▼

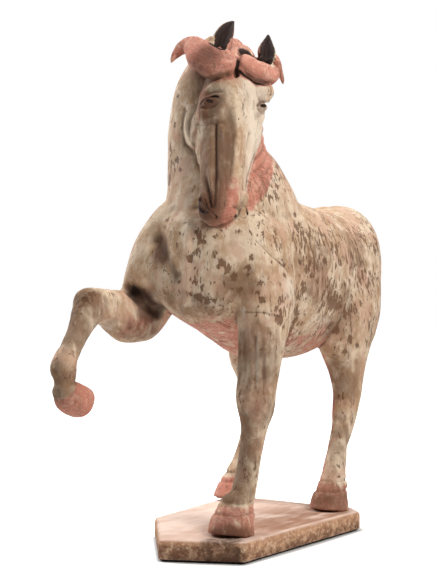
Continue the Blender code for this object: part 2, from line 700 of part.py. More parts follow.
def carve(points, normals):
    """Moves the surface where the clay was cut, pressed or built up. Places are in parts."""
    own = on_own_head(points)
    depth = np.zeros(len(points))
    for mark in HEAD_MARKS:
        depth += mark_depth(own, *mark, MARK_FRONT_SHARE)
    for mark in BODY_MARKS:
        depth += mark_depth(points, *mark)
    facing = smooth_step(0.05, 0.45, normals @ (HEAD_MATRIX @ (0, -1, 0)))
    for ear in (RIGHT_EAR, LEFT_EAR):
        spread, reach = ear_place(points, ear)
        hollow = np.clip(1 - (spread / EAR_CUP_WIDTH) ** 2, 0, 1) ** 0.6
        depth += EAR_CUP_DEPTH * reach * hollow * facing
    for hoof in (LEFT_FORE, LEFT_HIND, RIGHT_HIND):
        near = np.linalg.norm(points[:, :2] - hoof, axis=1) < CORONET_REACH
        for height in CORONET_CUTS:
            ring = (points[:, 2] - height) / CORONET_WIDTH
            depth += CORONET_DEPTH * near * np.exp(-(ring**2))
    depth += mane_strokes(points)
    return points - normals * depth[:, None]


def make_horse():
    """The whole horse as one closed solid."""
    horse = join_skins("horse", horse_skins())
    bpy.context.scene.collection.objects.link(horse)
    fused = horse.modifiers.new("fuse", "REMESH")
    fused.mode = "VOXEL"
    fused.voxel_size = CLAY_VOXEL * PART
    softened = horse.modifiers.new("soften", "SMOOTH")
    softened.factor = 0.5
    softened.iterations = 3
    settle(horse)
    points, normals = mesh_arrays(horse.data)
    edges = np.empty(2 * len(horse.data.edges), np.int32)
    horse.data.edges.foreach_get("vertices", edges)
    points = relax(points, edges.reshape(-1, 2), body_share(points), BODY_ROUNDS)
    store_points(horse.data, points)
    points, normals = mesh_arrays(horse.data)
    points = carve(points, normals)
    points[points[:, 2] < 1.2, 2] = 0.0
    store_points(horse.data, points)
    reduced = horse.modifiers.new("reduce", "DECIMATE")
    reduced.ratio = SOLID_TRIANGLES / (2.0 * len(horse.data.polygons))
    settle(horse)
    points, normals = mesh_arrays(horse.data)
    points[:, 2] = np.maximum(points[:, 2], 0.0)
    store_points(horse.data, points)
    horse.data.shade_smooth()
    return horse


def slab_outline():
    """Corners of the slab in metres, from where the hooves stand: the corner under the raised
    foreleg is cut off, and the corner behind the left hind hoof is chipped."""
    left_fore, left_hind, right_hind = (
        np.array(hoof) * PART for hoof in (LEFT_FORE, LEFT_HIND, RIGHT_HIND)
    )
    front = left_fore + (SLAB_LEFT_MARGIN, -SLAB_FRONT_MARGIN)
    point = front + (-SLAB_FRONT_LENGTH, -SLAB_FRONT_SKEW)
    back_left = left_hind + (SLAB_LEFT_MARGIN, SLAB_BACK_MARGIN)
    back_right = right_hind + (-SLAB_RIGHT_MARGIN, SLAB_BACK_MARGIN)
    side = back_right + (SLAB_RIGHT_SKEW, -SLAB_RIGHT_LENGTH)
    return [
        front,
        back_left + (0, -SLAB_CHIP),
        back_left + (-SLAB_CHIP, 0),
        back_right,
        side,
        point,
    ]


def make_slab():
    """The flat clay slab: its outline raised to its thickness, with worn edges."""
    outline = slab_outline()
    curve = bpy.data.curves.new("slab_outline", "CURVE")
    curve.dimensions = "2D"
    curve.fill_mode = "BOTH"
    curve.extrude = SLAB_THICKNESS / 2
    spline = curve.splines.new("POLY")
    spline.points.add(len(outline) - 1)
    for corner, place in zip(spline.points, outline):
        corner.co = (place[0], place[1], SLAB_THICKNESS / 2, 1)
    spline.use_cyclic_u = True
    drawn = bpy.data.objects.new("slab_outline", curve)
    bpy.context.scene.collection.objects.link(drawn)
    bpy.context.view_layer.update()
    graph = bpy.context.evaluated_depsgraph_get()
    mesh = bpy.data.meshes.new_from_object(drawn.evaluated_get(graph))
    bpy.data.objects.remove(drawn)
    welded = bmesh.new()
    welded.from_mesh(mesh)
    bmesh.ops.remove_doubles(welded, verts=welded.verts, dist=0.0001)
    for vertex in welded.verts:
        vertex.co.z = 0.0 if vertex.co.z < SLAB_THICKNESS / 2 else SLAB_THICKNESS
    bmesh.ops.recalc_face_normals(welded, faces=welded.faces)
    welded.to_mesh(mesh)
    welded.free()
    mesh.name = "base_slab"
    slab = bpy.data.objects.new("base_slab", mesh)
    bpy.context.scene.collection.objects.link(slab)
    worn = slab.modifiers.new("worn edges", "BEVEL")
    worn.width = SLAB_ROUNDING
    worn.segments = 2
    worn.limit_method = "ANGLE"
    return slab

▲

Copy out only the lines running from the beginning of the data to the line with "return horse", both ends included.

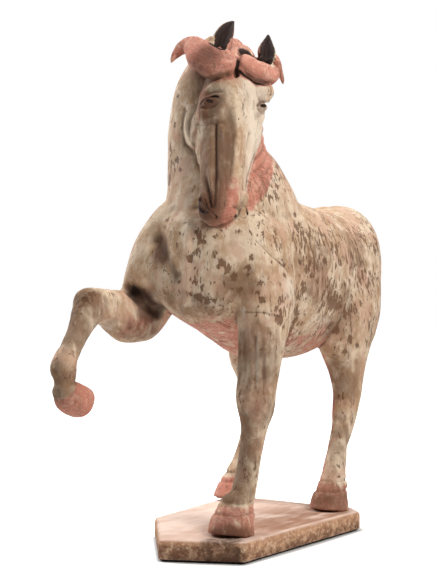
Continue the Blender code for this object: part 2, from line 700 of part.py. More parts follow.
def carve(points, normals):
    """Moves the surface where the clay was cut, pressed or built up. Places are in parts."""
    own = on_own_head(points)
    depth = np.zeros(len(points))
    for mark in HEAD_MARKS:
        depth += mark_depth(own, *mark, MARK_FRONT_SHARE)
    for mark in BODY_MARKS:
        depth += mark_depth(points, *mark)
    facing = smooth_step(0.05, 0.45, normals @ (HEAD_MATRIX @ (0, -1, 0)))
    for ear in (RIGHT_EAR, LEFT_EAR):
        spread, reach = ear_place(points, ear)
        hollow = np.clip(1 - (spread / EAR_CUP_WIDTH) ** 2, 0, 1) ** 0.6
        depth += EAR_CUP_DEPTH * reach * hollow * facing
    for hoof in (LEFT_FORE, LEFT_HIND, RIGHT_HIND):
        near = np.linalg.norm(points[:, :2] - hoof, axis=1) < CORONET_REACH
        for height in CORONET_CUTS:
            ring = (points[:, 2] - height) / CORONET_WIDTH
            depth += CORONET_DEPTH * near * np.exp(-(ring**2))
    depth += mane_strokes(points)
    return points - normals * depth[:, None]


def make_horse():
    """The whole horse as one closed solid."""
    horse = join_skins("horse", horse_skins())
    bpy.context.scene.collection.objects.link(horse)
    fused = horse.modifiers.new("fuse", "REMESH")
    fused.mode = "VOXEL"
    fused.voxel_size = CLAY_VOXEL * PART
    softened = horse.modifiers.new("soften", "SMOOTH")
    softened.factor = 0.5
    softened.iterations = 3
    settle(horse)
    points, normals = mesh_arrays(horse.data)
    edges = np.empty(2 * len(horse.data.edges), np.int32)
    horse.data.edges.foreach_get("vertices", edges)
    points = relax(points, edges.reshape(-1, 2), body_share(points), BODY_ROUNDS)
    store_points(horse.data, points)
    points, normals = mesh_arrays(horse.data)
    points = carve(points, normals)
    points[points[:, 2] < 1.2, 2] = 0.0
    store_points(horse.data, points)
    reduced = horse.modifiers.new("reduce", "DECIMATE")
    reduced.ratio = SOLID_TRIANGLES / (2.0 * len(horse.data.polygons))
    settle(horse)
    points, normals = mesh_arrays(horse.data)
    points[:, 2] = np.maximum(points[:, 2], 0.0)
    store_points(horse.data, points)
    horse.data.shade_smooth()
    return horse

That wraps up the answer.